While all of this makes perfect sense after even a little bit of critical thinking, the reactions brought out some of the dumbest takes the Internet has to offer.

Former college basketball player turned credit card thief turned professional sports radio moron Doug Gottlieb got ratio’d Saturday night for this tweet. There’s nothing older people lover more than bashing an entire generation, in a tradition as old as living long enough for younger people to annoy you. Maybe it’s because I’m a millenial, maybe because Gottlieb has made a career of ripping young athletes when he himself was a famously stupid college kid, but a college basketball pundit going after an NFL player for not being tough enough is particularly rich.

Andrew Luck joins Rob Gronkowski and Calvin Johnson on the list of great players to retire young while stiall being very good. Anyone who says this is unprecedented has been quick to forget Barry Sanders, Jim Brown, and Sandy Koufax did the same thing in earlier eras. Those players are romanticized for there greatness, but their legend is even greater because we never saw them broken down and unable to be great anymore. If Luck decided to hang on, hobbling through hi early 30s on a middle of the road Colts team, the same pundits who ripped the decision to retire and the fans who booed him off the sideline in a preseason game would be killing him for hanging on too long. There’s no way to win unless you’re Tom Brady and possibly a Terminator, and even then, most of the country hates him.

Also ranking among the worst reactions to Luck’s retirement was a video by a meber of the Pro Football Hall of Fame expressing his dismay because he just drafted Luck in his fantasy league. I won’t link to it and give him the views because that Hall of Famer, of course, was O. J. Simpson.

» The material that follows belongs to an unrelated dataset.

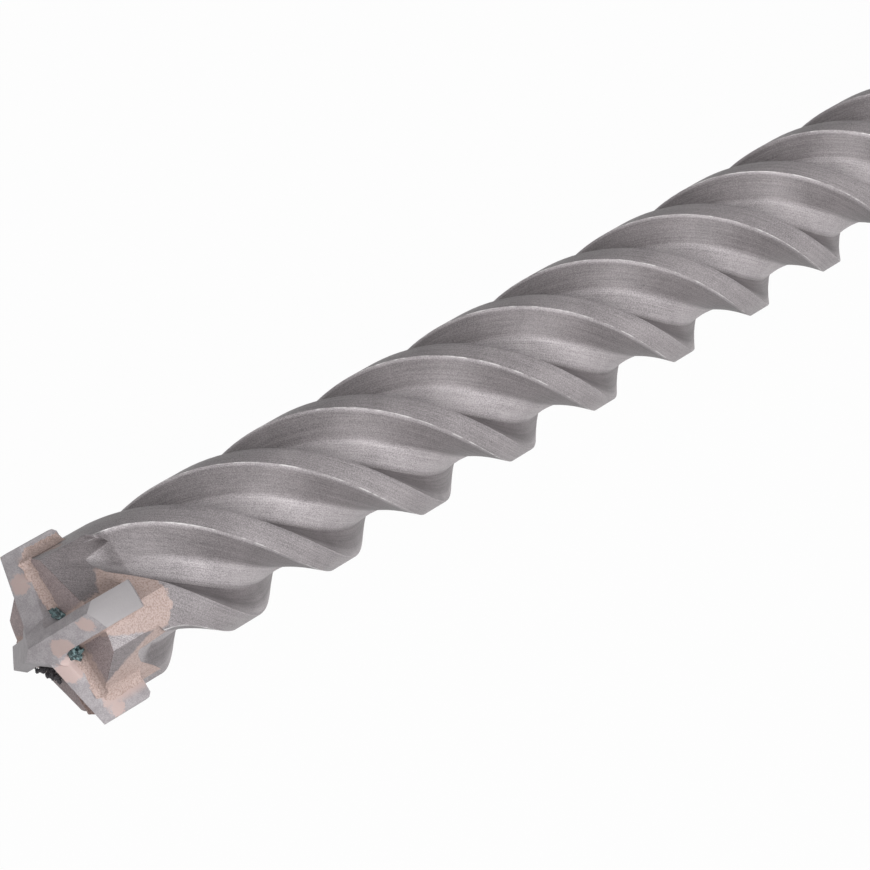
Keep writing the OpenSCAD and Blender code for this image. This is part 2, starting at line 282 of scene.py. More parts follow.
def makeFlutedBar():
    tree = bpy.data.node_groups.new("flutedBar", "GeometryNodeTree")
    addSockets(tree, [(name, "NodeSocketFloat", value) for name, value in flutes.items()],
               [("Geometry", "NodeSocketGeometry")])
    given = addNode(tree, "NodeGroupInput").outputs
    rings = section["spiralRings"] + section["headRings"]
    tube = addNode(tree, "GeometryNodeMeshCylinder", fill_type="TRIANGLE_FAN")
    feed(tree, tube.inputs["Vertices"], section["starts"] * section["columns"])
    feed(tree, tube.inputs["Side Segments"], rings)
    feed(tree, tube.inputs["Radius"], 1.0)
    feed(tree, tube.inputs["Depth"], 1.0)
    place = addNode(tree, "ShaderNodeSeparateXYZ")
    tree.links.new(addNode(tree, "GeometryNodeInputPosition").outputs[0], place.inputs[0])

    # Height: even steps along the spiral, short ones at the head
    along = plus(tree, place.outputs[2], 0.5)
    spiralShare = section["spiralRings"] / rings
    lower = calc(tree, "DIVIDE", along, spiralShare, clamp=True)
    upper = calc(tree, "DIVIDE", minus(tree, along, spiralShare), 1 - spiralShare, clamp=True)
    spiralTop, start = given["Spiral Top X"], given["Start X"]
    x = timesPlus(tree, lower, minus(tree, spiralTop, start), start)
    x = timesPlus(tree, upper, minus(tree, given["Front X"], spiralTop), x)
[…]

For all Luck’s promise, the was 0-6 against the Patriots, and the furthest he ever advanced in the playoffs ended with his team getting thumped in the AFC Championship Game, and conspiracy theories around air pressure in the footballs turning into the NFL’s answer to Watergate and the JFK assassination put together. In 2012, he and Robert Griffin III were supposed to be the future of the NFL, and for a time they were. But seven years later, Luck is retired and Griffin is a journeyman backup. Injuries got the best of both of them. Such is football.

A lot of people said this was the craziest story of the decade but saying that is like saying whatever Trump just said is the craziest thing he has ever said. The constant barrage of executive level stupidity has melted our collective brains and we can’t remember what happened last week, let alone in 2011.

The long-suffering St. Louis Blues, Washington Capitals, Los Angeles Kings, Philadelphia Eagles, Seattle Seahawks, Toronto Raptors, and Houston Astros won their first ever championships. The San Francisco Giants won their first championship since moving to that city, and became a dynasty. The city of Clevelandwon their first title in any sport since LBJ was president. The Chicago Cubs won their first World Series title in 108 years. The Atlanta Falcons held a 28-3 4th quarter lead in the Super Bowl and lost the game somehow. A racist scumbag of an NBA owner was taken down by his mistress’ Instagram account. A Heisman Trophy finalist from Notre Dame suffered a personal tragedy only for him to actually be the victim of a bizarre catfishing scheme. Joe Paterno turned out to be every bit the righteous hypocrite as the leaders of the Catholic church, but unlike the Pope, the longtime Penn State coach faced real consequences and lost everything on his deathbed. Other scandals of abuse, coverup, and prioritizing over the protection of young people were also realized at Ohio State, Michigan State, and Baylor, and those are just the ones I can think of off the top of my head. This decade has been ridiculous on and of thr field, but injured football players retire all the time.

The Colts are my least favorite team in the NFL, but I always liked Luck going back to his Stanford career, and I hope the next chapter for him is satisfying. I will have a hard time rooting against Jacoby Brissett, who is now the starter in Indy. No one died, and football will continue. As ethically uneasy as I will feel about it at times, I will absolutely be watching. At the end of it all, Andrew Luck was a generational talent, who lived up to his promise when it comes to regular season production, but was a victim of his circumstance. Five days later, maybe everyone just lost their minds because it was a Saturday night and people were having a good time before the season-altering news broke.